Wednesday, September 28, 2016

A Nest of Worlds -- in verse by Margaret Cavendish

     Margaret Cavendish (1623-1673) was an English aristocrat, scientist, writer and philosopher.  The following interesting and charming poem by Cavendish I found in A Quark for Mister Mark: 101 Poems about Science, edited by Maurice Riordan and Jon Turney (Faber & Faber, 2000). 

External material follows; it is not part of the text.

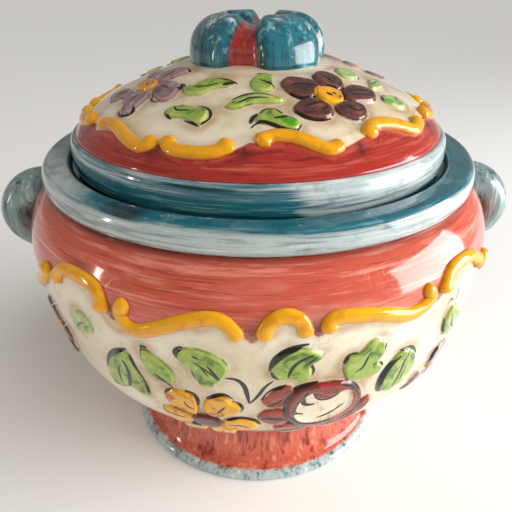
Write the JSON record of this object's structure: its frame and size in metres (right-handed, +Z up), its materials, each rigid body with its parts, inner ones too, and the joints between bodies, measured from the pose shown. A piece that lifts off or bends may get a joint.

     Of many Worlds in this World    by Margaret Cavendish

     Just like as in a Nest of Boxes round,
     Degrees of Sizes in each Box are found:
     So, in this World, may many others be
     Thinner and less, and less still by degree:
     Although they are not subject to our sense,
     A World may be no bigger than Two-pence.
     NATURE is curious, and such Works may shape,
     Which our dull senses easily escape:
     For Creatures, small as Atoms, may be there,
     If every one a Creature's Figure bear.
     If Atoms Four, a World can make, then see
     What several Worlds might in an Ear-ring be:
     For, Millions of those Atoms may be in
     The Head of one small, little, single Pin.
     And if thus small, then Ladies may well wear
     A World of Worlds as Pendents in each Ear.

Curiosity led me to count the number of poems in A Quark for Mister Mark that are by women; out of 101 poems there are 24.